Copy out exactly the lines from the start of the data to the line containing "tool.data.transform(place)". Include both.
# Start of Data provided
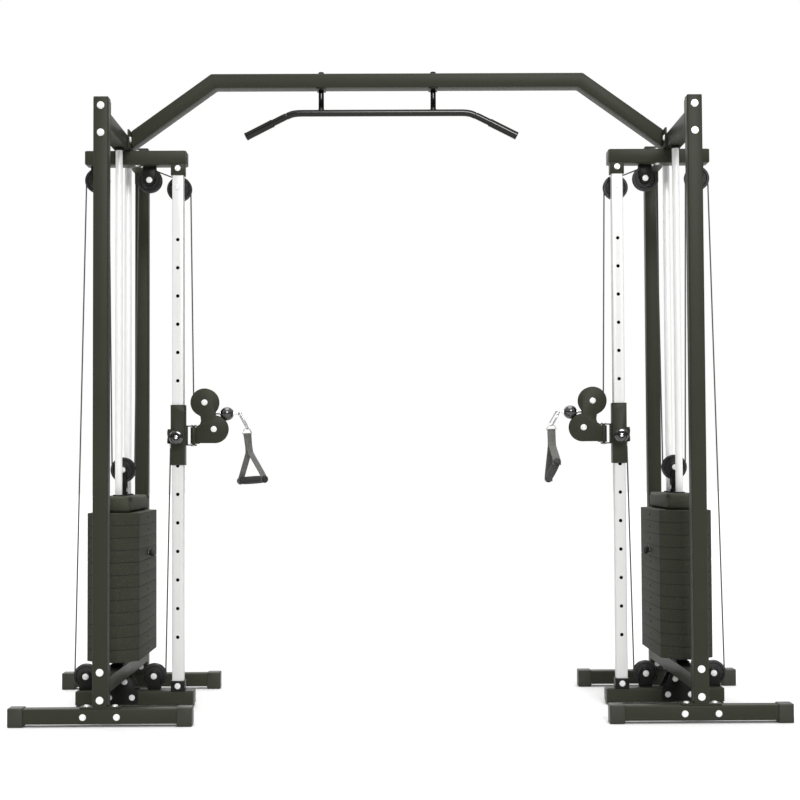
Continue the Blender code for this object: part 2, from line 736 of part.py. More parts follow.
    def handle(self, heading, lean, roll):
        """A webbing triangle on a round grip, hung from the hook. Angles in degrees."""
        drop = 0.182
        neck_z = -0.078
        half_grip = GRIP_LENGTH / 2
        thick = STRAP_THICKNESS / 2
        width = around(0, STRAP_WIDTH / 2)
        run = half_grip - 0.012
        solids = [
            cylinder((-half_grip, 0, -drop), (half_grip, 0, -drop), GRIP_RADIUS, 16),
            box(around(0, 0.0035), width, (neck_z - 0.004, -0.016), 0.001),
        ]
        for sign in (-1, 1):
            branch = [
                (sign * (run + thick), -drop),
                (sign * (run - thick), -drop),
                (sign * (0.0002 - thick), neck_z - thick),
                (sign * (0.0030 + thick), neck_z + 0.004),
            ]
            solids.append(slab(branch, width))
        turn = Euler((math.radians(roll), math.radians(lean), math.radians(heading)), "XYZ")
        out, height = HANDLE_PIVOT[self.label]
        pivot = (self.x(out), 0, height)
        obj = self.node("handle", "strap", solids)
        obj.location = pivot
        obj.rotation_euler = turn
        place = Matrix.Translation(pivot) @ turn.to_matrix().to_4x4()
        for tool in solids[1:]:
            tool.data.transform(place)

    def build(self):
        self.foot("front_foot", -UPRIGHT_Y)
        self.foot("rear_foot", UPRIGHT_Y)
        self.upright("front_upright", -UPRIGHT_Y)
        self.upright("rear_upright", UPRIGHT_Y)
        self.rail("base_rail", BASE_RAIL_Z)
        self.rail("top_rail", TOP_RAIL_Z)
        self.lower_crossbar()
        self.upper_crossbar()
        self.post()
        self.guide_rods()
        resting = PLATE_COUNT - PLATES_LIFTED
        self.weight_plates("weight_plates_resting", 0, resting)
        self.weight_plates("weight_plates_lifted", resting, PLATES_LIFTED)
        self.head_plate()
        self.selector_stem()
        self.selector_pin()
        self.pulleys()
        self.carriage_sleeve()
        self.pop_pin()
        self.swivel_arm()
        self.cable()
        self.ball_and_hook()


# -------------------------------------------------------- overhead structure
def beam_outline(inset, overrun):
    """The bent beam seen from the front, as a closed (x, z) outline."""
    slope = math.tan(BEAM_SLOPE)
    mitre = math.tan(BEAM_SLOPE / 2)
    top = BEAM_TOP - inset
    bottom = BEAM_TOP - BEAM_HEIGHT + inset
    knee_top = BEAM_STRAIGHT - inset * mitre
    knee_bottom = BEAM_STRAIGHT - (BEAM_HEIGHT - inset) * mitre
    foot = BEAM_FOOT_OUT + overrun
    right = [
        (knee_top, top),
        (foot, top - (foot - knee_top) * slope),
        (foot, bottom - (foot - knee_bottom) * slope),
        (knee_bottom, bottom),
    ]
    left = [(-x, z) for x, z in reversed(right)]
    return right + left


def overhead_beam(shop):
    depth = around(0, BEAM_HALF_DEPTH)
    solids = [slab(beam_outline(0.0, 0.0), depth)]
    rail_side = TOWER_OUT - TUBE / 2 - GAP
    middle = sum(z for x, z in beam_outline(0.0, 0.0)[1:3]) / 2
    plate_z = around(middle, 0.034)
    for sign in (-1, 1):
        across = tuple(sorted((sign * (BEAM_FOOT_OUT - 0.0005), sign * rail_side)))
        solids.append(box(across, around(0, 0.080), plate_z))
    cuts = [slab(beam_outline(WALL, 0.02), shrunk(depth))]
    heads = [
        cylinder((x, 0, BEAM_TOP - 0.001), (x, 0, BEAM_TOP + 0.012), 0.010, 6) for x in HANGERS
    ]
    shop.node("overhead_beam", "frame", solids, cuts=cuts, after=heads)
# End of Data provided
#### Finished task
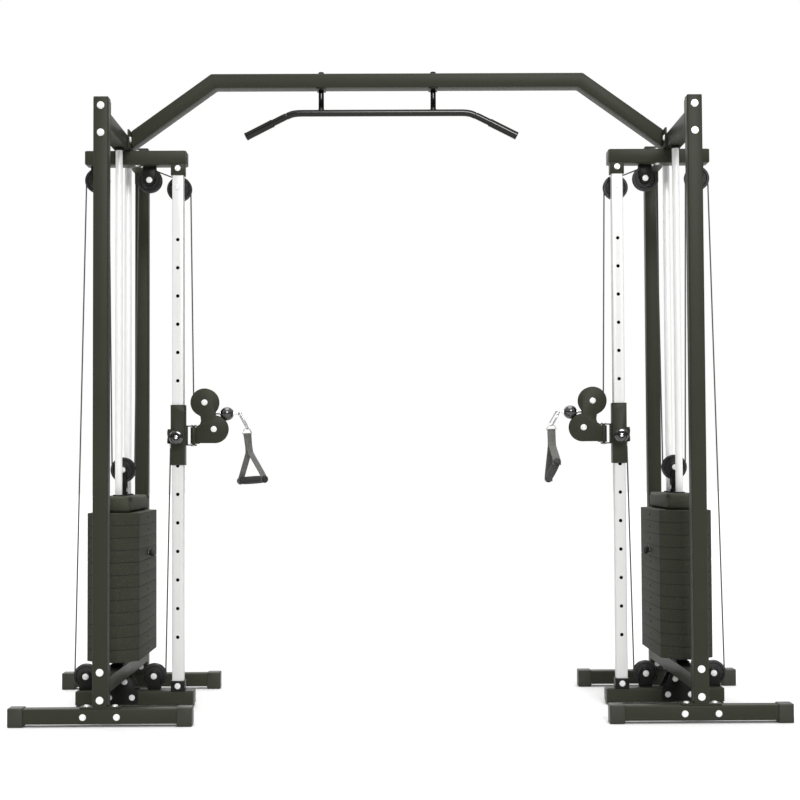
Continue the Blender code for this object: part 2, from line 736 of part.py. More parts follow.
    def handle(self, heading, lean, roll):
        """A webbing triangle on a round grip, hung from the hook. Angles in degrees."""
        drop = 0.182
        neck_z = -0.078
        half_grip = GRIP_LENGTH / 2
        thick = STRAP_THICKNESS / 2
        width = around(0, STRAP_WIDTH / 2)
        run = half_grip - 0.012
        solids = [
            cylinder((-half_grip, 0, -drop), (half_grip, 0, -drop), GRIP_RADIUS, 16),
            box(around(0, 0.0035), width, (neck_z - 0.004, -0.016), 0.001),
        ]
        for sign in (-1, 1):
            branch = [
                (sign * (run + thick), -drop),
                (sign * (run - thick), -drop),
                (sign * (0.0002 - thick), neck_z - thick),
                (sign * (0.0030 + thick), neck_z + 0.004),
            ]
            solids.append(slab(branch, width))
        turn = Euler((math.radians(roll), math.radians(lean), math.radians(heading)), "XYZ")
        out, height = HANDLE_PIVOT[self.label]
        pivot = (self.x(out), 0, height)
        obj = self.node("handle", "strap", solids)
        obj.location = pivot
        obj.rotation_euler = turn
        place = Matrix.Translation(pivot) @ turn.to_matrix().to_4x4()
        for tool in solids[1:]:
            tool.data.transform(place)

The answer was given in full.